6. Il résulte de la jurisprudence de la Cour de justice de l'Union européenne que ces dispositions s'adressent non pas aux Etats membres mais uniquement aux institutions, organes et organismes de l'Union. Toutefois, il résulte également de la jurisprudence de la Cour de justice de l'Union européenne que le droit d'être entendu fait partie intégrante du respect des droits de la défense, principe général du droit de l'Union. Il appartient aux Etats membres, dans le cadre de leur autonomie procédurale, de déterminer les conditions dans lesquelles le respect de ce droit est assuré. Ce droit se définit comme celui de toute personne de faire connaître, de manière utile et effective, son point de vue au cours d'une procédure administrative avant l'adoption de toute décision susceptible d'affecter de manière défavorable ses intérêts. Il ne saurait cependant être interprété en ce sens que l'autorité nationale compétente est tenue, dans tous les cas, d'entendre l'intéressé lorsque celui-ci a déjà eu la possibilité de présenter, de manière utile et effective, son point de vue sur la décision en cause.

7. L'étranger qui présente une demande d'asile ne saurait ignorer qu'en cas de rejet de sa demande, il pourra, si la reconnaissance de la qualité de réfugié ou le bénéfice de la protection subsidiaire lui a été définitivement refusé et qu'il ne bénéficie plus du droit de se maintenir sur le territoire français en application de l'article L. 542-1 du code de l'entrée et du séjour des étrangers et du droit d'asile, faire l'objet d'une mesure d'éloignement du territoire français prise, comme en l'espèce, sur le fondement des dispositions du 4° de l'article L. 611-1 de ce code. Il lui appartient, lors du dépôt de sa demande d'asile, lequel doit en principe faire l'objet d'une présentation personnelle du demandeur à la préfecture, d'apporter à l'administration toutes les précisions qu'il juge utiles, notamment celles de nature à permettre à l'administration d'apprécier son droit au séjour au regard d'autres fondements que celui de l'asile. Il lui est loisible, au cours de l'instruction de sa demande, de faire valoir auprès de l'administration toute observation complémentaire utile, au besoin en faisant état d'éléments nouveaux. Le droit de l'intéressé d'être entendu, ainsi satisfait avant que n'intervienne le refus de la reconnaissance de la qualité de réfugié, n'impose pas à l'autorité administrative de le mettre à même de réitérer ses observations ou de présenter de nouvelles observations, de façon spécifique sur l'obligation de quitter le territoire français qui est prise en conséquence du refus définitif de reconnaissance de la qualité de réfugié ou de l'octroi du bénéfice de la protection subsidiaire.

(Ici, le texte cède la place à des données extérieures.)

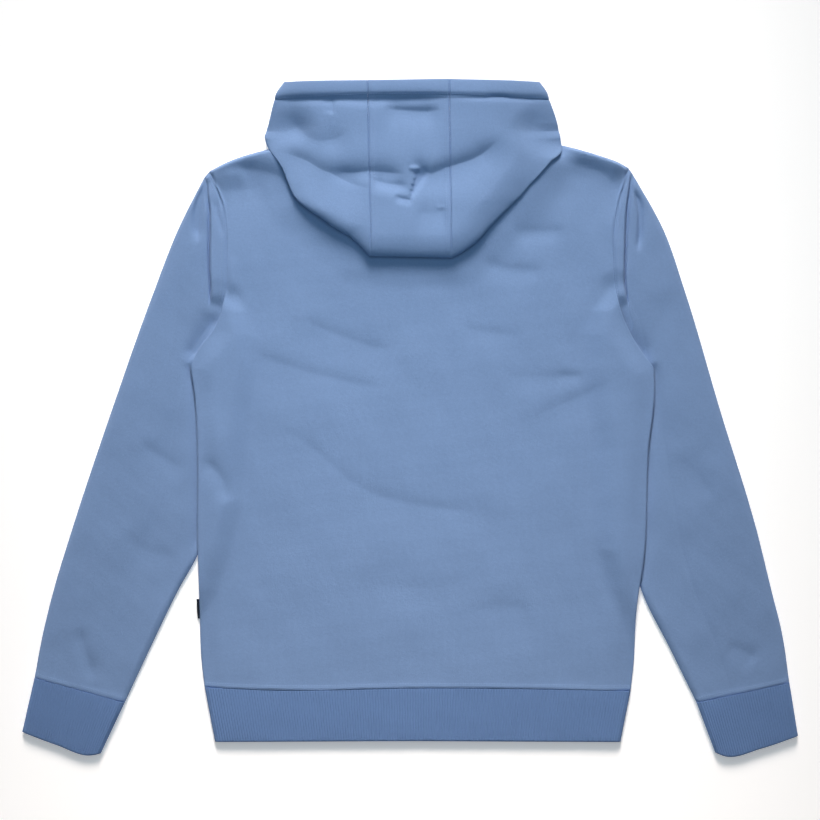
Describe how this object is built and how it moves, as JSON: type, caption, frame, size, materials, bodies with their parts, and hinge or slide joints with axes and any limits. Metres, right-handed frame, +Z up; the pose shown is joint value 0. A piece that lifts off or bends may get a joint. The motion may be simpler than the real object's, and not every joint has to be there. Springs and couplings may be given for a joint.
{
  "type": "hooded sweatshirt",
  "caption": "Hooded pullover sweatshirt laid flat with its back up, hood turned down over the back, set-in sleeves, rib cuffs and rib hem.",
  "frame": {"origin": "on the surface that the garment lies on, under the front panel, near the middle of the body", "axes": "+X towards the wearer's right, +Y from the hem to the hood, +Z up, away from the surface"},
  "size_m": [0.8934, 0.7761, 0.0216],
  "materials": {
    "fleece": "matte brushed knit",
    "rib": "matte rib knit",
    "tape": "smooth woven"
  },
  "bodies": {
    "root": {"back_panel": "fleece", "front_panel": "fleece", "sleeve_left": "fleece", "sleeve_right": "fleece", "cuff_left": "rib", "cuff_right": "rib", "hem_band": "rib", "hood_left_panel": "fleece", "hood_right_panel": "fleece", "hood_centre_panel": "fleece", "side_tab": "tape"}
  },
  "joints": []
}
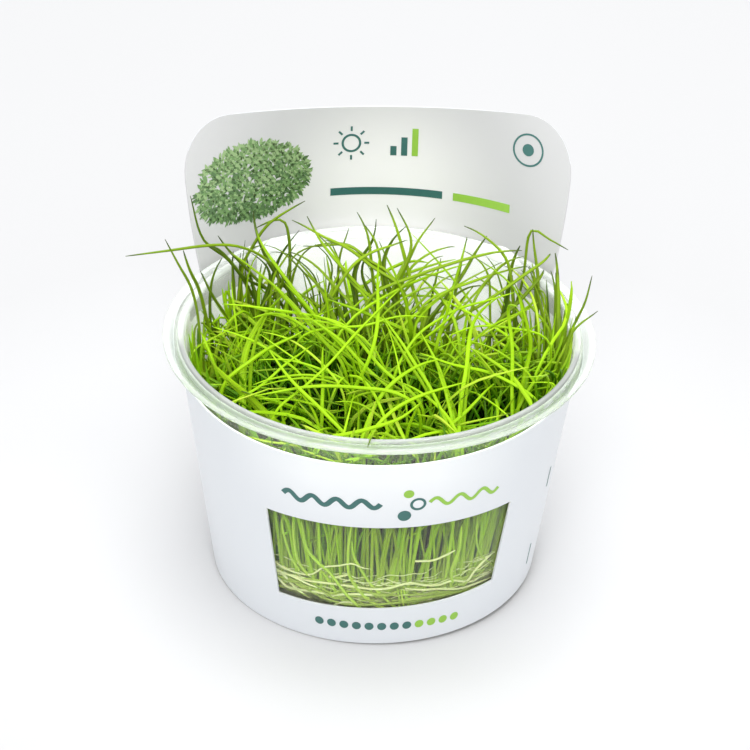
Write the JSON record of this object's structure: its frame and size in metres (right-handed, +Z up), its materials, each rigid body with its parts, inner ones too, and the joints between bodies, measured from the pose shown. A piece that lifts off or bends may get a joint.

8. En l'espèce, il ne ressort pas des pièces du dossier que M. B... aurait présenté au préfet de la Seine-Saint-Denis une demande de titre de séjour sur un autre fondement que celui de l'asile avant l'intervention de l'arrêté attaqué, alors qu'au demeurant, cet arrêté indique, sans qu'il soit contesté sur ce point, que le préfet a invité le requérant à lui faire savoir s'il estimait pouvoir prétendre à une admission au séjour à un autre titre que celui de l'asile et, dans l'affirmative, à déposer sa demande dans un délai de deux mois ou, si sa demande devait se fonder sur les dispositions de l'article L. 425-9 du code de l'entrée et du séjour des étrangers et du droit d'asile, dans un délai de trois mois. L'arrêté attaqué mentionne également, sans qu'il soit davantage contesté sur ce point, que M. B... n'a pas déposé de demande de titre de séjour dans les délais qui lui étaient ainsi impartis. Ainsi, le requérant a été mis en mesure de présenter les observations qu'il estimait utiles et pertinentes sur les décisions susceptibles d'être prises par l'autorité administrative. Par suite, les moyens tirés de la méconnaissance du droit d'être entendu garanti par le droit de l'Union européenne et d'un défaut d'examen de la situation du requérant doivent être écartés.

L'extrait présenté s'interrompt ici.